Woodland Trust9th February 2010

The Woodland Trust writes for ePolitix.com ahead of Labour MP Paddy Tipping's Westminster Hall debate on native woodland cover.

Paddy Tipping's Westminster Hall debate on native woodland cover is timely given the growing publicity given to this agenda following the publication of the Read Report and the Low Carbon Transition Plan, both of which called for increased woodland creation across the UK.

At the Woodland Trust we want to see a doubling of native woodland cover in the next 50 years. Woods and trees matter to everyone – woodland has a vital role to play in improving our quality of life, adapting nature and people to climate change, managing the flow and quality of water, mitigating air pollution and supporting sustainable agriculture. A world without trees would be bleak and unimaginable.

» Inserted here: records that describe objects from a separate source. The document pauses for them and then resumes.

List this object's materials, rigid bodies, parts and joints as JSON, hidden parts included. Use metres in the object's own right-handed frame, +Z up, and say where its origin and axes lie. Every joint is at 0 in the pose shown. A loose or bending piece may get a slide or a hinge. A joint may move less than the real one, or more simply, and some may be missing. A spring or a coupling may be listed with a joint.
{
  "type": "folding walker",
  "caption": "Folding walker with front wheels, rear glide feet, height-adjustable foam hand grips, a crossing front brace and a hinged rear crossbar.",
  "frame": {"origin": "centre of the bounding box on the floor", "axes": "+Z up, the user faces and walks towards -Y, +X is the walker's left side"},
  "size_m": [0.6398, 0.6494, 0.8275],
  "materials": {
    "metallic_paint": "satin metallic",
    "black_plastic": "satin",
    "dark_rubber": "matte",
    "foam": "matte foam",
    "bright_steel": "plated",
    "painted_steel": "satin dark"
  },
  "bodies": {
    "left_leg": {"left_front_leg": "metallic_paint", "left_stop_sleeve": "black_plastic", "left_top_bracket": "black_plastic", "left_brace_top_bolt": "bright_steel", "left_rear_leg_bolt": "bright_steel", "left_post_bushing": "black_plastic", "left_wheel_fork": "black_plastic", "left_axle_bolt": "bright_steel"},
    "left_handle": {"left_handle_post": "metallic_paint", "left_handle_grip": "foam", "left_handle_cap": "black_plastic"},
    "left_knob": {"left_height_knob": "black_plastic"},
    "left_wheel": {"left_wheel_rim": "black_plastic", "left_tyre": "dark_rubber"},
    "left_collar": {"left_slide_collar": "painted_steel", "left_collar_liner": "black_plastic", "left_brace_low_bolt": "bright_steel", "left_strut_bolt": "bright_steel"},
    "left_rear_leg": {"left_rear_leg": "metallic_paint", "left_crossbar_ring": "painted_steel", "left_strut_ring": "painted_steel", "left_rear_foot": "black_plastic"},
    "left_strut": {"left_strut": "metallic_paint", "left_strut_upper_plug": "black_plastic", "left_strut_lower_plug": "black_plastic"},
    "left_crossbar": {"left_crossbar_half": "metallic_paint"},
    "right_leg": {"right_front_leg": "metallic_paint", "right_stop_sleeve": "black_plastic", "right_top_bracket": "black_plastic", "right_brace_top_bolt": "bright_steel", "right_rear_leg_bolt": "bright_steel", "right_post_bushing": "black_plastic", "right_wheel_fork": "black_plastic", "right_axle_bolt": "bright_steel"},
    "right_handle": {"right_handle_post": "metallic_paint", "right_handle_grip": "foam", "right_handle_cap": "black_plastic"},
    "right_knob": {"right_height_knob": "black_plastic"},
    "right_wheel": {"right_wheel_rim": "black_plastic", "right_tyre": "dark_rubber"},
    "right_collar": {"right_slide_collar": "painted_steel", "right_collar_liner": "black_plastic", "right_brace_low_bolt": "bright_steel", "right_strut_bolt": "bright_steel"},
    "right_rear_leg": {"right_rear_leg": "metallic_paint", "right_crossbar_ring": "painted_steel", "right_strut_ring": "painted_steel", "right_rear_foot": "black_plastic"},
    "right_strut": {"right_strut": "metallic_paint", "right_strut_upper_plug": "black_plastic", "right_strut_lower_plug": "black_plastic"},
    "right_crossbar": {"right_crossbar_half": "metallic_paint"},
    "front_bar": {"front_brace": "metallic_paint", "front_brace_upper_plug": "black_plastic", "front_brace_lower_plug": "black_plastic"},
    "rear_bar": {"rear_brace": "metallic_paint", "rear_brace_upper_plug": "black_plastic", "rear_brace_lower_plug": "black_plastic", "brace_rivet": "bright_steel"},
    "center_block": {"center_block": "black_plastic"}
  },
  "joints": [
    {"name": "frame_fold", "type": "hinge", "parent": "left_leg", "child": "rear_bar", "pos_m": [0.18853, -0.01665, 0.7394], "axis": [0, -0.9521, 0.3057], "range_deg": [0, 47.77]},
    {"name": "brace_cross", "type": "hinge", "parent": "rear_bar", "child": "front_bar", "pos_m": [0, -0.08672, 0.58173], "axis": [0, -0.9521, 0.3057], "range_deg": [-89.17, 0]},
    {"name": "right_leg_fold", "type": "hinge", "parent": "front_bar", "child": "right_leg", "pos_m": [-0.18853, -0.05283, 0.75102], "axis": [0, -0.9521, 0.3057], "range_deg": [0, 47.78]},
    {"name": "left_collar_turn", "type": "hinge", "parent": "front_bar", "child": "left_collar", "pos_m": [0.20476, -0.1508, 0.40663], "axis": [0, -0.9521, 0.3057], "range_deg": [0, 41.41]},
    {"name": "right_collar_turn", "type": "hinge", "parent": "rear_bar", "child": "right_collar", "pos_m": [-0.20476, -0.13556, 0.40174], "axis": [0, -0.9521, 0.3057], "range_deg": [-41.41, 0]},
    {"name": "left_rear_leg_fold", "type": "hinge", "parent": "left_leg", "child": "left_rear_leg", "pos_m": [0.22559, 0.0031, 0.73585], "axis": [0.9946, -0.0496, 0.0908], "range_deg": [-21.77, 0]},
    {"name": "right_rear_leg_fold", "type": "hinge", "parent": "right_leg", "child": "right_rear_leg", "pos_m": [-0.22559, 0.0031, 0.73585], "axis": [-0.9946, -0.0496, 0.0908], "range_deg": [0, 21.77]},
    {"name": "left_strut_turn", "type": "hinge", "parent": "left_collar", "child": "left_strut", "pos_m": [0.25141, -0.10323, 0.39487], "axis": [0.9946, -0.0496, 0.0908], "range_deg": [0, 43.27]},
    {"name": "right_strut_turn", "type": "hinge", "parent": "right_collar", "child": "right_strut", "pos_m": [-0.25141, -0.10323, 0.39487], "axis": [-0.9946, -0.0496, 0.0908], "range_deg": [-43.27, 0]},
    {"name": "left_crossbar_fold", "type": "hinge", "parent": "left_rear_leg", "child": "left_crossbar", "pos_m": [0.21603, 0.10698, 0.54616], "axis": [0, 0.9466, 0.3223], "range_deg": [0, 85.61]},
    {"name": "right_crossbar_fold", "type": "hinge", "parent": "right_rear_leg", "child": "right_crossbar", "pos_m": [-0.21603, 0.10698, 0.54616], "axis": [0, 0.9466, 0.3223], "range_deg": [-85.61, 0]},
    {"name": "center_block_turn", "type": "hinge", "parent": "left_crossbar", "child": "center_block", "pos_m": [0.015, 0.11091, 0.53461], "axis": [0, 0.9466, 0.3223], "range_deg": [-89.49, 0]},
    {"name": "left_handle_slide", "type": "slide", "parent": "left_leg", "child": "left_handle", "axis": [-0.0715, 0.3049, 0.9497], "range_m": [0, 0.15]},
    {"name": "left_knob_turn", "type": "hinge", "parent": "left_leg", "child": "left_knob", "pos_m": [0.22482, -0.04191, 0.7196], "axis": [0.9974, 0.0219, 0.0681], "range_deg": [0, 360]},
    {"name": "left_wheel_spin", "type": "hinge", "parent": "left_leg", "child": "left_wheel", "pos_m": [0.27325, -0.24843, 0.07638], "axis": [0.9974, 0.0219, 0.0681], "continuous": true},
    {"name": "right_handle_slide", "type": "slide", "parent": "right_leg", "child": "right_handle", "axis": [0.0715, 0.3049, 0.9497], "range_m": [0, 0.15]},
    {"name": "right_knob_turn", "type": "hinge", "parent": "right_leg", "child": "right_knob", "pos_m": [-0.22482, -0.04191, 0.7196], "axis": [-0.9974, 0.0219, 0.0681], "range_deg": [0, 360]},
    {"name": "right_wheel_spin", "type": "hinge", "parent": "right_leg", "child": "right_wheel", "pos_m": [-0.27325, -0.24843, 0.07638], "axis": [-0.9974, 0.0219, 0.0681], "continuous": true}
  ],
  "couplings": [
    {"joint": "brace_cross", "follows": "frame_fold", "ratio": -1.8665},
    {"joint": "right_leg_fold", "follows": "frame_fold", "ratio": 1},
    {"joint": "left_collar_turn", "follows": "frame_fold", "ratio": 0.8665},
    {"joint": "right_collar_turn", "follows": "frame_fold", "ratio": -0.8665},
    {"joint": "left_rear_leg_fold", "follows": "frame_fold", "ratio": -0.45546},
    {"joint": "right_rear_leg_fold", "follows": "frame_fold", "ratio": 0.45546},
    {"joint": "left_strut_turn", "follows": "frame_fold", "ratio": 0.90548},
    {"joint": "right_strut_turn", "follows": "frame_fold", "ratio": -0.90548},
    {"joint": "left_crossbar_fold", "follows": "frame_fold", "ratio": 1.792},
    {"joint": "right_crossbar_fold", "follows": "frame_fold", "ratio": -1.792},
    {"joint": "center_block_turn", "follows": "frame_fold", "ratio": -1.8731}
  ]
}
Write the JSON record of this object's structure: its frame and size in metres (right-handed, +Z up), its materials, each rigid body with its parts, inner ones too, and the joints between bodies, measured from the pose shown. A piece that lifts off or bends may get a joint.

Regrettably, the UK remains one of the least wooded regions in Europe with average cover of 12 per cent compared to the European figure of 44 per cent. In England that figure is only 8.6 per cent of which only 5.8 per cent is native broadleaved woodland. Despite this the levels of woodland creation have halved in the last six years.

Doubling native woodland cover will require political leadership to harness the potential of the public, private and charitable sectors. Going forward the Trust wants all the main parties to pursue new native woodland creation by committing to the following actions in the next Parliament:

  • Adopt a target of doubling native woodland cover and bring together the public, private and voluntary sectors to make this a reality.
  • Enable every child to plant trees and engage with the natural world as part of their formal education to develop rounded citizens equipped for 21st century challenges.
  • Provide planning guidance which makes provision for the creation of new native woods within walking distance of where people live.
  • Offer incentives to encourage private landowners to plant trees.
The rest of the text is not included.